Dataset rows:

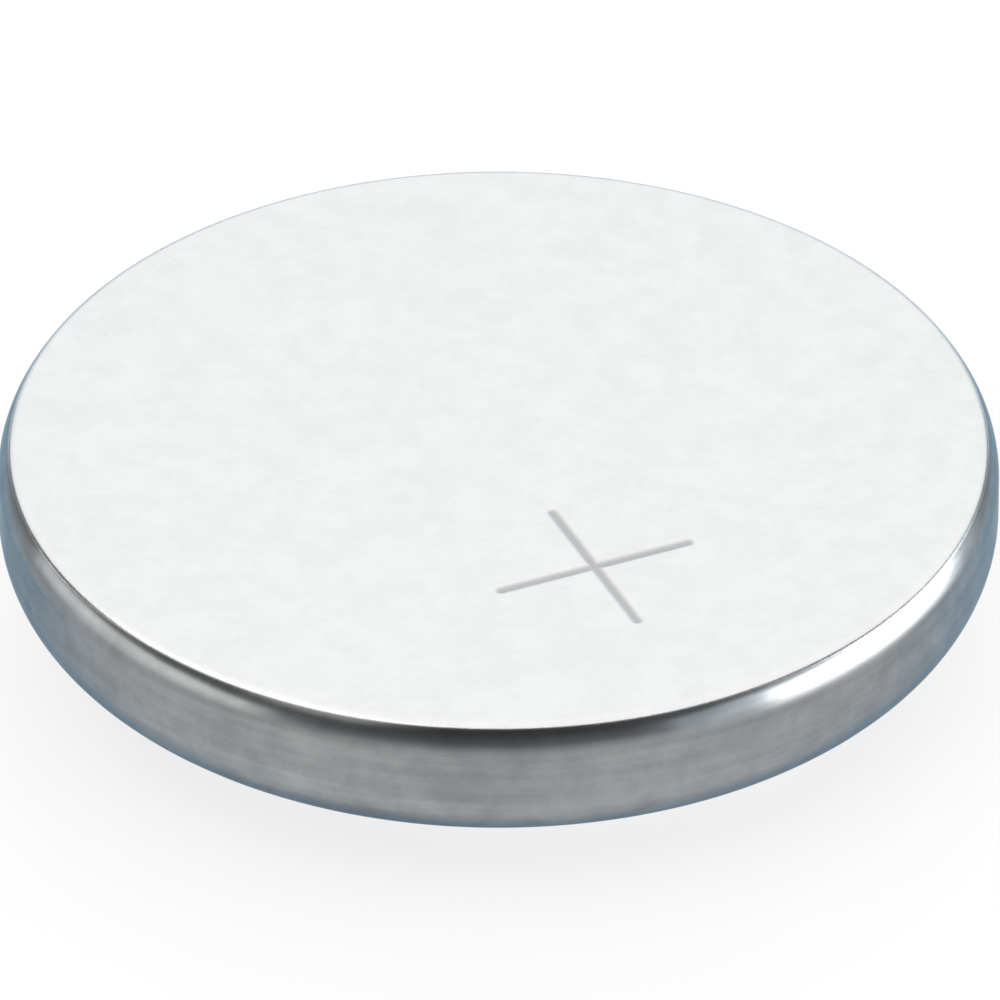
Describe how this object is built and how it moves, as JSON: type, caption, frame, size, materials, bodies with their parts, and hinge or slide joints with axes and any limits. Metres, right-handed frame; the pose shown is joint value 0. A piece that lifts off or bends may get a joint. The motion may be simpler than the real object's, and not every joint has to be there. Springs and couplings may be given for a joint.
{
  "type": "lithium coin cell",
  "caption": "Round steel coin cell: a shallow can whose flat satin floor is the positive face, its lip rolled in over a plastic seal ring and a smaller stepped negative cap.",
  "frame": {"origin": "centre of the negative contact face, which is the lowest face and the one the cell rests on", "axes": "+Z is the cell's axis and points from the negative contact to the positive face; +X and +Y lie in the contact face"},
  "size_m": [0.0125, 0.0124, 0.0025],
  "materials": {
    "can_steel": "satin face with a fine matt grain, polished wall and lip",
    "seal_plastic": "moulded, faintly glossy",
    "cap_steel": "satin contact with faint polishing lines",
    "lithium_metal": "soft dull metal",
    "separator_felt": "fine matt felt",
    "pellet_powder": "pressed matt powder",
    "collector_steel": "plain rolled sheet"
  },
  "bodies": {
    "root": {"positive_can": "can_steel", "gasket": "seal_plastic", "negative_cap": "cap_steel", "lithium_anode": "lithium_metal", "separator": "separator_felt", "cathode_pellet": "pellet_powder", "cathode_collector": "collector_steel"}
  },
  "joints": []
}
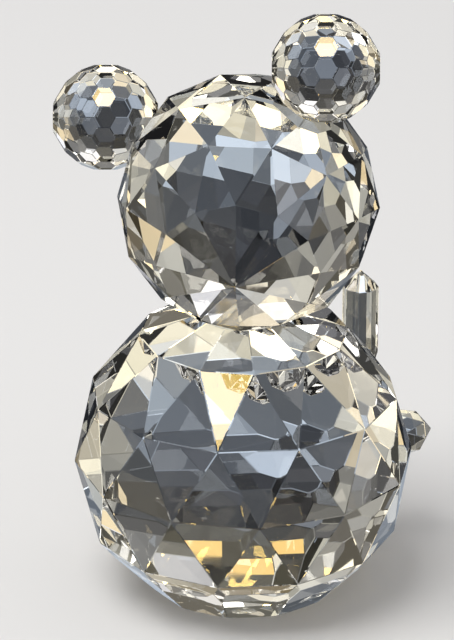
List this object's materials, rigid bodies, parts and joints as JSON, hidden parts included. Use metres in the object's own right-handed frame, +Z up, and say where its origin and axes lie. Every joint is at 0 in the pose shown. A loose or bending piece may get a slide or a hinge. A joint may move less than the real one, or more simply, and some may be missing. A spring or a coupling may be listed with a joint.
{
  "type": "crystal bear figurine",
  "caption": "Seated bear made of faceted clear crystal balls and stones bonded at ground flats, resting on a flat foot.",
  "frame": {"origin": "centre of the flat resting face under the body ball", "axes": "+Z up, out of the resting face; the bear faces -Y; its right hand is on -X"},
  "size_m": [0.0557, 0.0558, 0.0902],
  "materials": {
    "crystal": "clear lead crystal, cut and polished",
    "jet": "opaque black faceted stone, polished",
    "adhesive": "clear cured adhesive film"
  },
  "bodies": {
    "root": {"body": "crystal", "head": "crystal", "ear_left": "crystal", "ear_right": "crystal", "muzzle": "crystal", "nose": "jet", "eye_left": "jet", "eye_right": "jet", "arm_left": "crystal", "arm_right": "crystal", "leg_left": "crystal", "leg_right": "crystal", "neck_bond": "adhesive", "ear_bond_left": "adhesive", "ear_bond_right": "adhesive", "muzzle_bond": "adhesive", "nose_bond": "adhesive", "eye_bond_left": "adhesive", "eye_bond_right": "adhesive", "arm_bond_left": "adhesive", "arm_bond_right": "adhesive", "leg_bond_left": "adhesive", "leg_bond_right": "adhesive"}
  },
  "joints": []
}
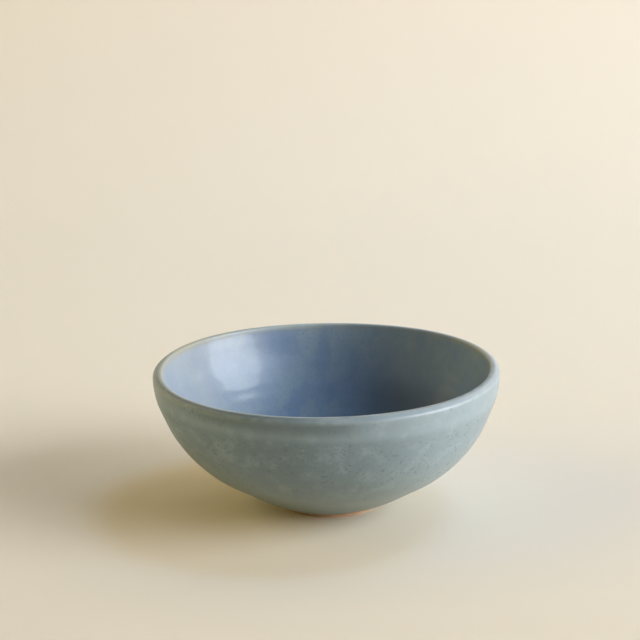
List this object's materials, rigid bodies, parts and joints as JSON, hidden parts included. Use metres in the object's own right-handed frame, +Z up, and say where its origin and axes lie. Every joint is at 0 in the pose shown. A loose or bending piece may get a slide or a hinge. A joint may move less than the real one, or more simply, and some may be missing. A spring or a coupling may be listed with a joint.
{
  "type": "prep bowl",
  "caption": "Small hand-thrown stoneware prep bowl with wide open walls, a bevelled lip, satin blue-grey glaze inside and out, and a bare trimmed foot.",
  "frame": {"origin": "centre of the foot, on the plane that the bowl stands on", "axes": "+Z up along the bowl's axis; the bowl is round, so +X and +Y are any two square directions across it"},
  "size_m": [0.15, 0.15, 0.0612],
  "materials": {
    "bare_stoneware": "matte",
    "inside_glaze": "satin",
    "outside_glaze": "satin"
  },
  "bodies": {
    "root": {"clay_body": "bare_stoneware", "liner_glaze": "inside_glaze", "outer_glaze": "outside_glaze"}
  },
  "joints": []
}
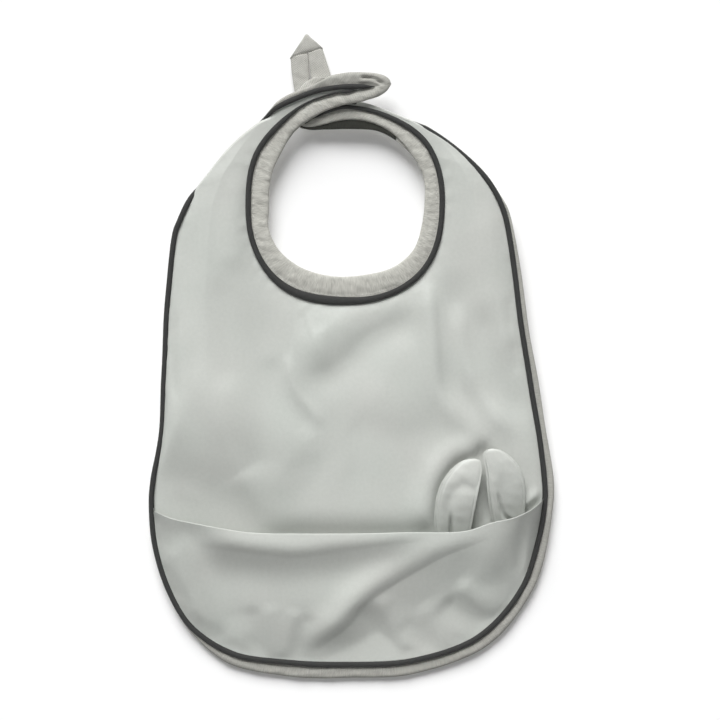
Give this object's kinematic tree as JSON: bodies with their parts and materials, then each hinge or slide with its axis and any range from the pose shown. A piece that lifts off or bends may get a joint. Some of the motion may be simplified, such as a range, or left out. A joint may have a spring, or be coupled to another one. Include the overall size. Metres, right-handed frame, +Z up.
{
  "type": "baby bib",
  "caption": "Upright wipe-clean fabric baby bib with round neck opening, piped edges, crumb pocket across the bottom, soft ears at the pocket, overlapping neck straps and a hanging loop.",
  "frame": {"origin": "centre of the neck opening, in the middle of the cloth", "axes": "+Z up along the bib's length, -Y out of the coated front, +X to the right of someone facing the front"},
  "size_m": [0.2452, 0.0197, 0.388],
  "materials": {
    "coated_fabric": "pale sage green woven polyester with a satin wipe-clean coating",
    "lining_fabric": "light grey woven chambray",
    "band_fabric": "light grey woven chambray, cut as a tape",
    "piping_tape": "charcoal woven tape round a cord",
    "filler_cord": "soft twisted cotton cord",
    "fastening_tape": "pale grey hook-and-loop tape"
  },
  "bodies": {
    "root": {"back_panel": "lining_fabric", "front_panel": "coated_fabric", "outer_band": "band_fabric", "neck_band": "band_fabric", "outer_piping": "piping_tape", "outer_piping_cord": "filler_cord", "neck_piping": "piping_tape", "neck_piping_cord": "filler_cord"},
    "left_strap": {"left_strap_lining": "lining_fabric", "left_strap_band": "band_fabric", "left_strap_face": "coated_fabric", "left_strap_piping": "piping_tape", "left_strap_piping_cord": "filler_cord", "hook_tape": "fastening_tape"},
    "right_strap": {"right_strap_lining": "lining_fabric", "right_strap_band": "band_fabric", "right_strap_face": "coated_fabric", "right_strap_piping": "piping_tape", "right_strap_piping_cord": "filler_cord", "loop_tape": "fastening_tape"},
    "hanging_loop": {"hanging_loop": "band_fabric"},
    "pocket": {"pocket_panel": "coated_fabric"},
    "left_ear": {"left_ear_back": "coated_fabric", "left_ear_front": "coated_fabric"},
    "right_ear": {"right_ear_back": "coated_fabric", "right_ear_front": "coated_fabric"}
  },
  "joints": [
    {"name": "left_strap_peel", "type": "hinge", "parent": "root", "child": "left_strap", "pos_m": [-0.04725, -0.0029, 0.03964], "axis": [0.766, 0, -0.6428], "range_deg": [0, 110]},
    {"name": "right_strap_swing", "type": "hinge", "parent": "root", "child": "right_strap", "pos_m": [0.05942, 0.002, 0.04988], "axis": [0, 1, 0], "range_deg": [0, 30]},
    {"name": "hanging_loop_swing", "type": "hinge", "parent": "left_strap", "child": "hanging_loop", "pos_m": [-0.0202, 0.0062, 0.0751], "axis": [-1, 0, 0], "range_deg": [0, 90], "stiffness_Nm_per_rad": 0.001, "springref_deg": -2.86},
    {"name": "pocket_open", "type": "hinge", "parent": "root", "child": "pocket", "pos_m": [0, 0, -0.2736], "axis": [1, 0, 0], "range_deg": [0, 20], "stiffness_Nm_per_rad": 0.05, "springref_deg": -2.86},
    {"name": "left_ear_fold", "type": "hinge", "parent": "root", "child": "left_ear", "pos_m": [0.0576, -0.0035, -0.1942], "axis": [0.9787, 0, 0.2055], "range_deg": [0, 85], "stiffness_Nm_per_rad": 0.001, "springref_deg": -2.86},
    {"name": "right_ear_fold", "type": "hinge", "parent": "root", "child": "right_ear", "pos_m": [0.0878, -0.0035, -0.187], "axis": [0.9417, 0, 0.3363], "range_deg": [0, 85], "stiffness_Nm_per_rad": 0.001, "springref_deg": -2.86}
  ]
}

What needs to be done: Your task is to output all of the data above word for word.

The solution:
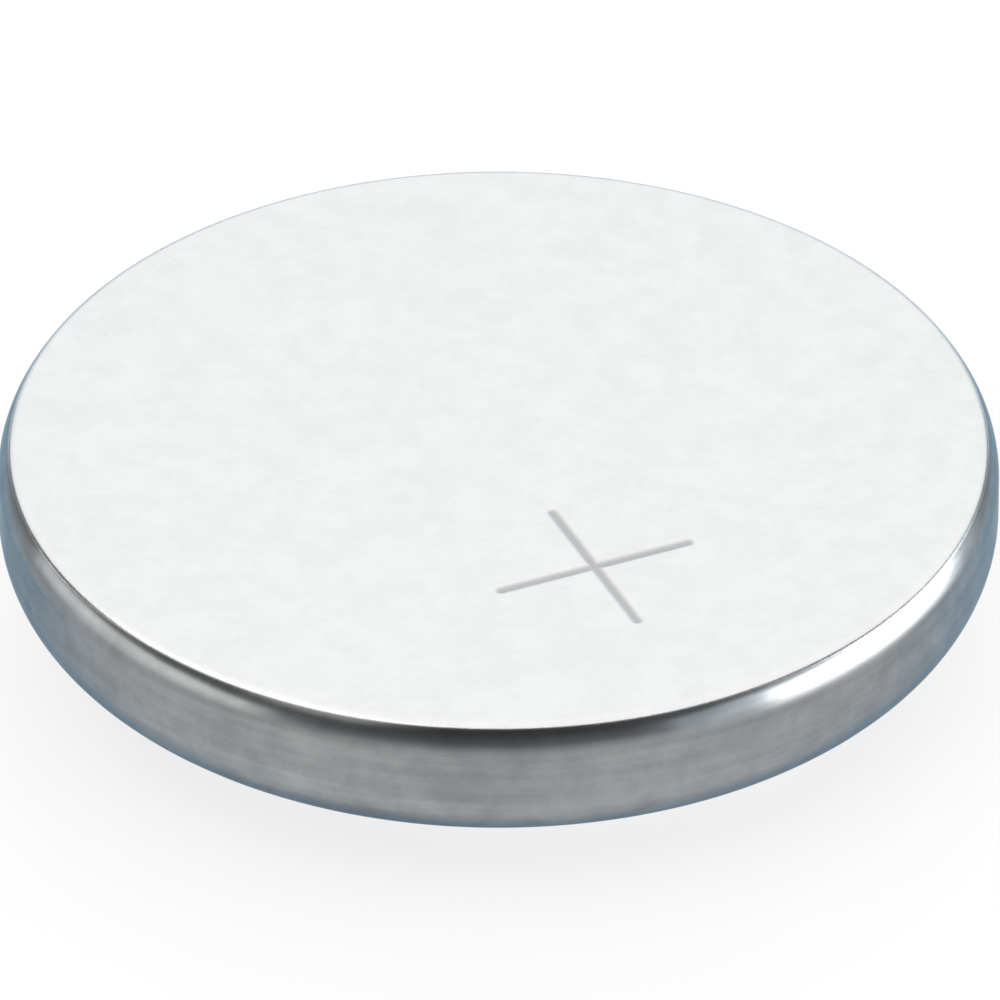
Describe how this object is built and how it moves, as JSON: type, caption, frame, size, materials, bodies with their parts, and hinge or slide joints with axes and any limits. Metres, right-handed frame; the pose shown is joint value 0. A piece that lifts off or bends may get a joint. The motion may be simpler than the real object's, and not every joint has to be there. Springs and couplings may be given for a joint.
{
  "type": "lithium coin cell",
  "caption": "Round steel coin cell: a shallow can whose flat satin floor is the positive face, its lip rolled in over a plastic seal ring and a smaller stepped negative cap.",
  "frame": {"origin": "centre of the negative contact face, which is the lowest face and the one the cell rests on", "axes": "+Z is the cell's axis and points from the negative contact to the positive face; +X and +Y lie in the contact face"},
  "size_m": [0.0125, 0.0124, 0.0025],
  "materials": {
    "can_steel": "satin face with a fine matt grain, polished wall and lip",
    "seal_plastic": "moulded, faintly glossy",
    "cap_steel": "satin contact with faint polishing lines",
    "lithium_metal": "soft dull metal",
    "separator_felt": "fine matt felt",
    "pellet_powder": "pressed matt powder",
    "collector_steel": "plain rolled sheet"
  },
  "bodies": {
    "root": {"positive_can": "can_steel", "gasket": "seal_plastic", "negative_cap": "cap_steel", "lithium_anode": "lithium_metal", "separator": "separator_felt", "cathode_pellet": "pellet_powder", "cathode_collector": "collector_steel"}
  },
  "joints": []
}
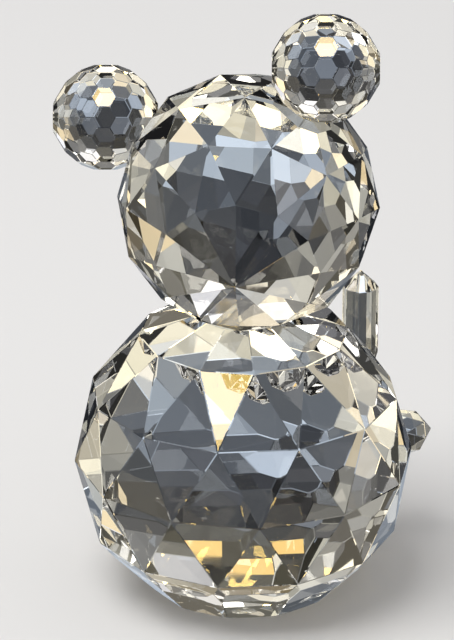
List this object's materials, rigid bodies, parts and joints as JSON, hidden parts included. Use metres in the object's own right-handed frame, +Z up, and say where its origin and axes lie. Every joint is at 0 in the pose shown. A loose or bending piece may get a slide or a hinge. A joint may move less than the real one, or more simply, and some may be missing. A spring or a coupling may be listed with a joint.
{
  "type": "crystal bear figurine",
  "caption": "Seated bear made of faceted clear crystal balls and stones bonded at ground flats, resting on a flat foot.",
  "frame": {"origin": "centre of the flat resting face under the body ball", "axes": "+Z up, out of the resting face; the bear faces -Y; its right hand is on -X"},
  "size_m": [0.0557, 0.0558, 0.0902],
  "materials": {
    "crystal": "clear lead crystal, cut and polished",
    "jet": "opaque black faceted stone, polished",
    "adhesive": "clear cured adhesive film"
  },
  "bodies": {
    "root": {"body": "crystal", "head": "crystal", "ear_left": "crystal", "ear_right": "crystal", "muzzle": "crystal", "nose": "jet", "eye_left": "jet", "eye_right": "jet", "arm_left": "crystal", "arm_right": "crystal", "leg_left": "crystal", "leg_right": "crystal", "neck_bond": "adhesive", "ear_bond_left": "adhesive", "ear_bond_right": "adhesive", "muzzle_bond": "adhesive", "nose_bond": "adhesive", "eye_bond_left": "adhesive", "eye_bond_right": "adhesive", "arm_bond_left": "adhesive", "arm_bond_right": "adhesive", "leg_bond_left": "adhesive", "leg_bond_right": "adhesive"}
  },
  "joints": []
}
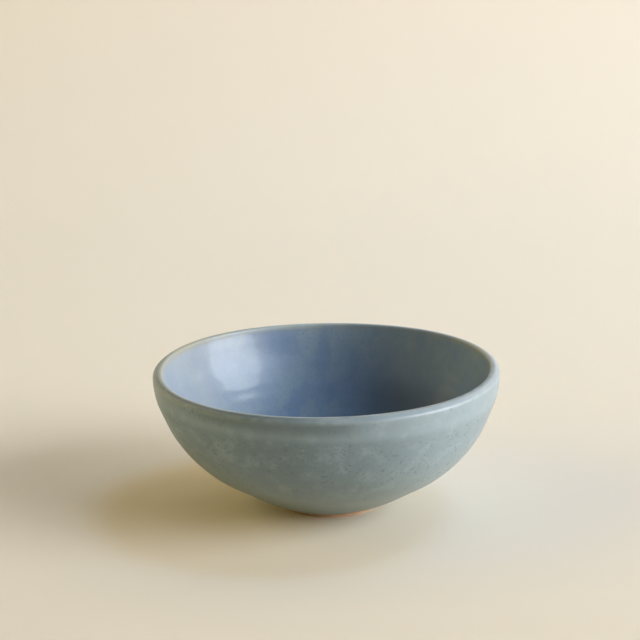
List this object's materials, rigid bodies, parts and joints as JSON, hidden parts included. Use metres in the object's own right-handed frame, +Z up, and say where its origin and axes lie. Every joint is at 0 in the pose shown. A loose or bending piece may get a slide or a hinge. A joint may move less than the real one, or more simply, and some may be missing. A spring or a coupling may be listed with a joint.
{
  "type": "prep bowl",
  "caption": "Small hand-thrown stoneware prep bowl with wide open walls, a bevelled lip, satin blue-grey glaze inside and out, and a bare trimmed foot.",
  "frame": {"origin": "centre of the foot, on the plane that the bowl stands on", "axes": "+Z up along the bowl's axis; the bowl is round, so +X and +Y are any two square directions across it"},
  "size_m": [0.15, 0.15, 0.0612],
  "materials": {
    "bare_stoneware": "matte",
    "inside_glaze": "satin",
    "outside_glaze": "satin"
  },
  "bodies": {
    "root": {"clay_body": "bare_stoneware", "liner_glaze": "inside_glaze", "outer_glaze": "outside_glaze"}
  },
  "joints": []
}
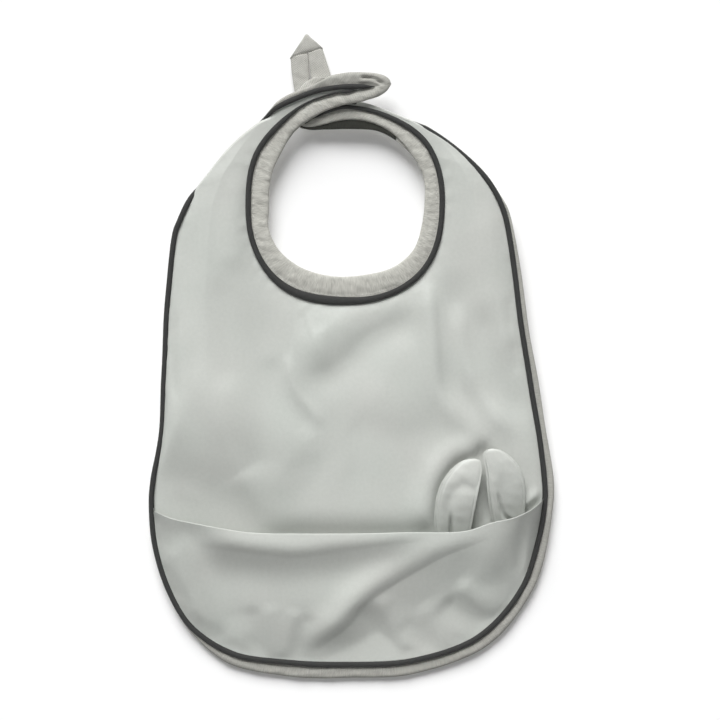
Give this object's kinematic tree as JSON: bodies with their parts and materials, then each hinge or slide with its axis and any range from the pose shown. A piece that lifts off or bends may get a joint. Some of the motion may be simplified, such as a range, or left out. A joint may have a spring, or be coupled to another one. Include the overall size. Metres, right-handed frame, +Z up.
{
  "type": "baby bib",
  "caption": "Upright wipe-clean fabric baby bib with round neck opening, piped edges, crumb pocket across the bottom, soft ears at the pocket, overlapping neck straps and a hanging loop.",
  "frame": {"origin": "centre of the neck opening, in the middle of the cloth", "axes": "+Z up along the bib's length, -Y out of the coated front, +X to the right of someone facing the front"},
  "size_m": [0.2452, 0.0197, 0.388],
  "materials": {
    "coated_fabric": "pale sage green woven polyester with a satin wipe-clean coating",
    "lining_fabric": "light grey woven chambray",
    "band_fabric": "light grey woven chambray, cut as a tape",
    "piping_tape": "charcoal woven tape round a cord",
    "filler_cord": "soft twisted cotton cord",
    "fastening_tape": "pale grey hook-and-loop tape"
  },
  "bodies": {
    "root": {"back_panel": "lining_fabric", "front_panel": "coated_fabric", "outer_band": "band_fabric", "neck_band": "band_fabric", "outer_piping": "piping_tape", "outer_piping_cord": "filler_cord", "neck_piping": "piping_tape", "neck_piping_cord": "filler_cord"},
    "left_strap": {"left_strap_lining": "lining_fabric", "left_strap_band": "band_fabric", "left_strap_face": "coated_fabric", "left_strap_piping": "piping_tape", "left_strap_piping_cord": "filler_cord", "hook_tape": "fastening_tape"},
    "right_strap": {"right_strap_lining": "lining_fabric", "right_strap_band": "band_fabric", "right_strap_face": "coated_fabric", "right_strap_piping": "piping_tape", "right_strap_piping_cord": "filler_cord", "loop_tape": "fastening_tape"},
    "hanging_loop": {"hanging_loop": "band_fabric"},
    "pocket": {"pocket_panel": "coated_fabric"},
    "left_ear": {"left_ear_back": "coated_fabric", "left_ear_front": "coated_fabric"},
    "right_ear": {"right_ear_back": "coated_fabric", "right_ear_front": "coated_fabric"}
  },
  "joints": [
    {"name": "left_strap_peel", "type": "hinge", "parent": "root", "child": "left_strap", "pos_m": [-0.04725, -0.0029, 0.03964], "axis": [0.766, 0, -0.6428], "range_deg": [0, 110]},
    {"name": "right_strap_swing", "type": "hinge", "parent": "root", "child": "right_strap", "pos_m": [0.05942, 0.002, 0.04988], "axis": [0, 1, 0], "range_deg": [0, 30]},
    {"name": "hanging_loop_swing", "type": "hinge", "parent": "left_strap", "child": "hanging_loop", "pos_m": [-0.0202, 0.0062, 0.0751], "axis": [-1, 0, 0], "range_deg": [0, 90], "stiffness_Nm_per_rad": 0.001, "springref_deg": -2.86},
    {"name": "pocket_open", "type": "hinge", "parent": "root", "child": "pocket", "pos_m": [0, 0, -0.2736], "axis": [1, 0, 0], "range_deg": [0, 20], "stiffness_Nm_per_rad": 0.05, "springref_deg": -2.86},
    {"name": "left_ear_fold", "type": "hinge", "parent": "root", "child": "left_ear", "pos_m": [0.0576, -0.0035, -0.1942], "axis": [0.9787, 0, 0.2055], "range_deg": [0, 85], "stiffness_Nm_per_rad": 0.001, "springref_deg": -2.86},
    {"name": "right_ear_fold", "type": "hinge", "parent": "root", "child": "right_ear", "pos_m": [0.0878, -0.0035, -0.187], "axis": [0.9417, 0, 0.3363], "range_deg": [0, 85], "stiffness_Nm_per_rad": 0.001, "springref_deg": -2.86}
  ]
}